“You Popped the Zit”

Not a pretty visual.  But this is what a client said to me the other day to sum up the impact I had on her team.  We were recalling a session I had done for her staff years ago.  It was the first time we had worked together and it involved facilitating the identification of goals, roles and process across multiple sub-teams.

Festering Boil

The group had recently churned through layoffs, management turnover, reorganization and a merge with another division.  People were angry, frustrated, bitter, resentful, withdrawn and, in some cases, behaving badly.  As the Uncommon Consulting logo might imply, this is my favorite kind of assignment.  The snarlier the better.  This team had all the charm of a festering boil.

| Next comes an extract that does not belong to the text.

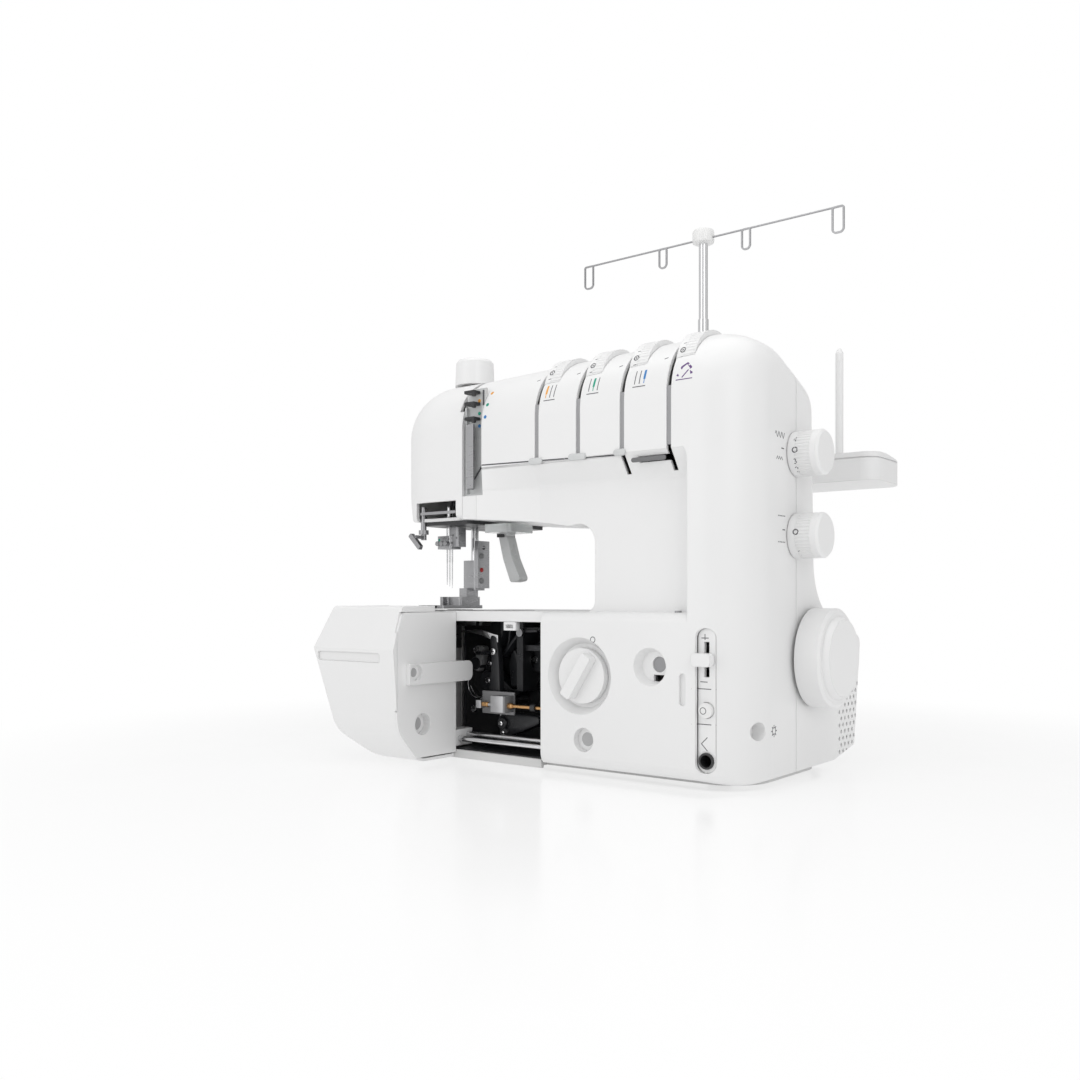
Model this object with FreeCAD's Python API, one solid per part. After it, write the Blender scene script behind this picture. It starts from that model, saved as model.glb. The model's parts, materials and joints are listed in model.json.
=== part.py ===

Bringing it to the surface

The program went well in terms of the communication of the goal, clarification of roles and responsibilities and having all 25 participants engaged in discussion about what was expected of the team going forward.  They weren’t necessarily happy but the goal was now clear, roles were marked out, grievances were aired and accountability was assigned.

Popping the Zit

Less than a week or so after the session, I got a call from the client to tell me that half her team had left – some voluntarily, others not so much.  She was now managing critical deadlines with a lack of critical staff.  Yeesh.  But wasn’t this a good thing?  The goal was now clear, roles were now clear…isn’t this what you’re supposed to do to make things better?  Yes.  And sometimes it gets messy and painful in the process – in the short term.  With a long term view, what you want is a team that is enthusiastic about that goal and those roles.  Engaged in how to do it better, faster, stronger, more.  Motivated to see the team succeed because they value the goal, the team and their part in it.

One guy

One of the guys that quit was one of several who had been behaving badly (disrespectful comments to manager and colleagues, refusing to adopt new processes, generally being fussy without filter).  He came to the manager with his resignation and said he respected her and respected how she was managing the team toward new goals.  He said the thing was, that it’s just not what he wanted to be doing.  So he said he was going to go find a place where he can do what he does best.

Hooray for the team.  Hooray for him.